Pursuant to the agreements entered into in June 2014, the CPTC Loans mature in September 2017 and bear interest at the London Interbank Offer Rate (“LIBOR”) plus 7.00% per annum with a minimum interest rate of 9.00% per annum.   Interest only payments on the CPTC Loans are due monthly in arrears until January 1, 2015, at which time monthly payments based on amortization of the principal balance over a 15-year period at the above mentioned interest rate become due and payable. The Company, as one of the lenders, is entitled to certain fees, including a commitment fee of 1.5% of the Tranche A loan commitment amount and an exit fee of 1% of the amount of CPTC Loans principal paid, whether as a result of prepayment or maturity. The CPTC Loans are collateralized by all of the assets of the Scripps Proton Therapy Center. In connection with the agreements entered into in June 2014, the Company’s subsidiary share of the gross revenues of the Scripps Proton Therapy Center for 35 years was reduced from 4% to 2.5%. Additionally, as a result of J.P. Morgan’s assumption of a portion of the Company’s maximum loan commitment, the Company’s subsidiary’s share of 2.5% of gross revenues is further proportionately split between the Company’s subsidiary and J.P. Morgan based on their maximum amount of CPTC Loans commitment. The Company’s subsidiary’s right of revenue sharing may further be reduced upon the sale of a portion of the Company’s loan and will be reduced to an amount not to exceed 1% of the gross revenues of the Scripps Proton Therapy Center upon repayment of the first $71 million of the Company’s loan amount.

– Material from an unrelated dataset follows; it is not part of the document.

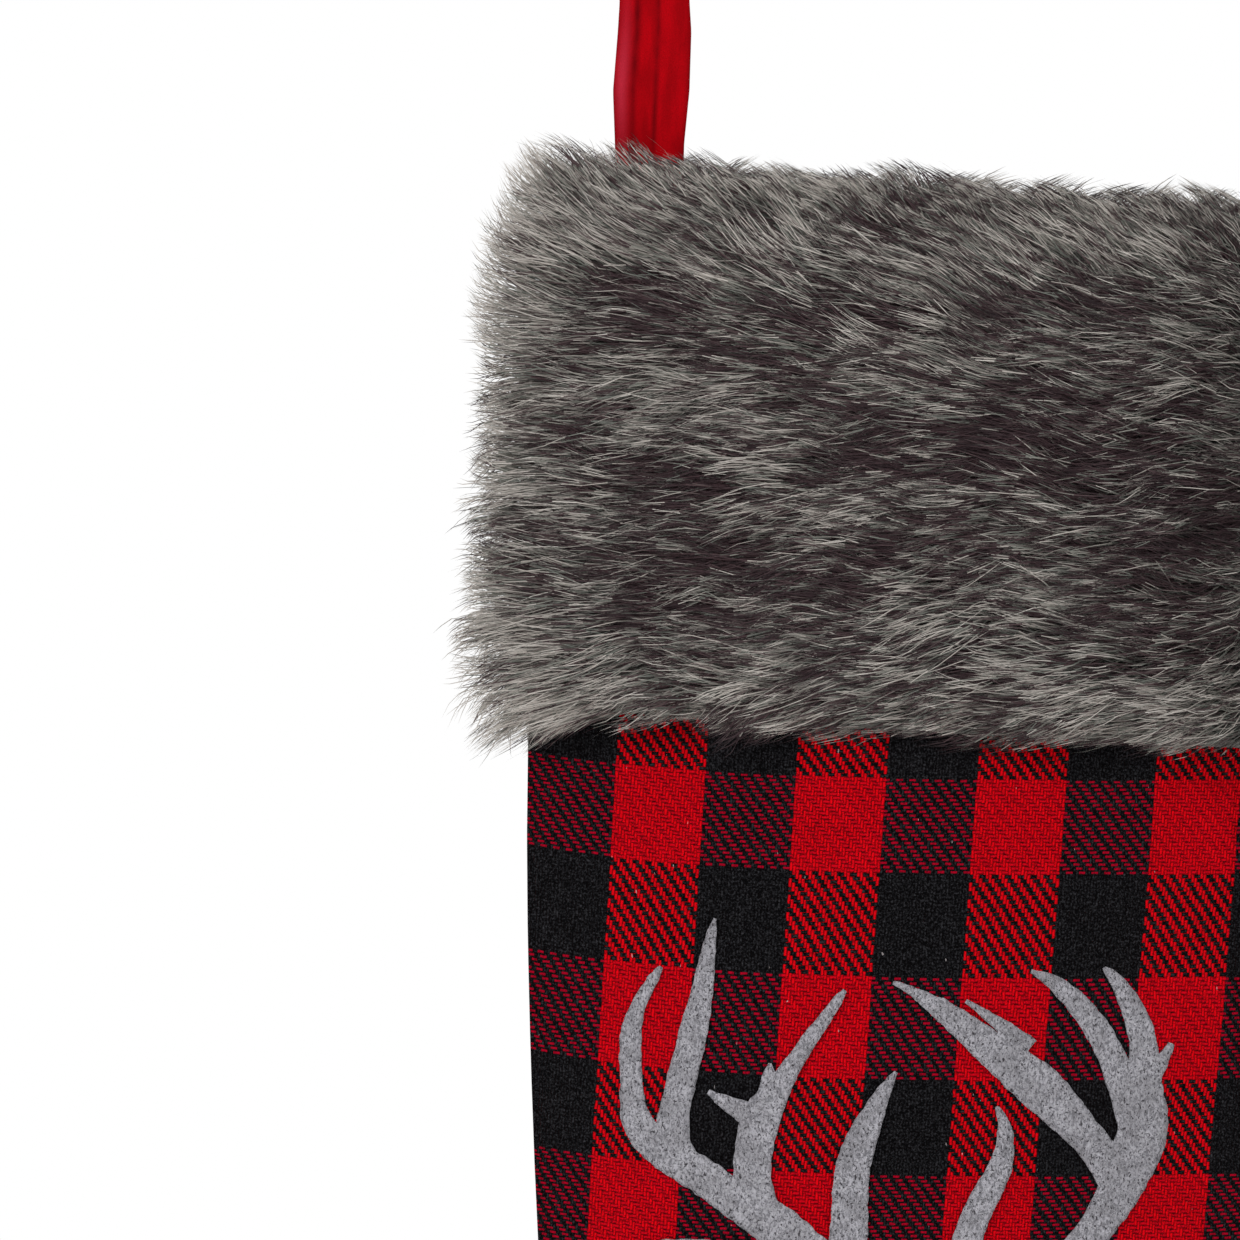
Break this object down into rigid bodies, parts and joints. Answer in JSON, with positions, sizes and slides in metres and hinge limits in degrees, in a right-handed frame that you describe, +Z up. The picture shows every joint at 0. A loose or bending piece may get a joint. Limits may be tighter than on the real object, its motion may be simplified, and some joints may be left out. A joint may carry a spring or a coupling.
{
  "type": "hanging christmas stocking",
  "caption": "Plaid stocking bag with a wide faux-fur cuff, a grey felt deer on the front and a velvet tape loop it hangs from.",
  "frame": {"origin": "centre of the round peg that the hanging loop goes over, in the middle of the tape", "axes": "+Z up, +X towards the toe, +Y towards the back, so that the decorated front faces -Y; the stocking hangs as it does on a peg, with its toe side 3.4 degrees down"},
  "size_m": [0.3251, 0.0692, 0.6224],
  "materials": {
    "plaid": "matte",
    "plaid_back": "matte",
    "lining": "satin",
    "fur": "matte",
    "facing": "matte",
    "velvet": "satin",
    "thread_red": "satin",
    "thread_black": "satin",
    "thread_grey": "satin",
    "felt": "matte",
    "web": "satin",
    "label": "satin"
  },
  "bodies": {
    "loop": {"hanging_loop": "velvet", "loop_topstitch_thread": "thread_red"},
    "stocking": {"plaid_panel_front": "plaid", "plaid_panel_back": "plaid_back", "plaid_seam_thread": "thread_black", "lining_front": "lining", "lining_back": "lining", "lining_seam_thread": "thread_black", "cuff_facing_front": "facing", "cuff_facing_back": "facing", "cuff_fur_front": "fur", "cuff_fur_back": "fur", "cuff_side_seam_threads": "thread_grey", "cuff_hem_thread": "thread_grey", "mouth_seam_thread": "thread_black", "loop_sewn_tails": "velvet", "loop_bartack_thread": "thread_red", "care_label": "label", "deer_felt": "felt", "deer_bonding_web": "web"}
  },
  "joints": [
    {"name": "loop_fold", "type": "hinge", "parent": "loop", "child": "stocking", "pos_m": [0, 0, -0.097], "axis": [1, 0, 0], "range_deg": [-70, 70]}
  ]
}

The Company has determined that CPTC is a variable interest entity and that the Company holds a significant variable interest of CPTC through its subsidiary’s participation in the loan facility and its agreements to supply and service the proton therapy equipment. The Company has concluded that it is not the primary beneficiary of CPTC. The Company has no voting rights, has no approval authority or veto rights for CPTC’s budget, and does not have the power to direct patient recruitment, clinical operations and management of the Scripps Proton Therapy Center, which the Company believes are the matters that most significantly affect CPTC’s economic performance.

As of June 27, 2014, in addition to the $60.8 million of the Tranche A loan and $8.6 million of the Tranche B loan to CPTC, the Company had recorded $30.5 million in accounts receivable from CPTC, which includes unbilled accounts receivable. As of September 27, 2013, the outstanding Tranche A loan balance to CPTC was $62.7 million and the accounts receivable balance from CPTC was $48.4 million, which includes unbilled accounts receivable. The Company’s exposure to loss as a result of its involvement with CPTC was limited to the carrying amounts of these assets on its Condensed Consolidated Balance Sheets.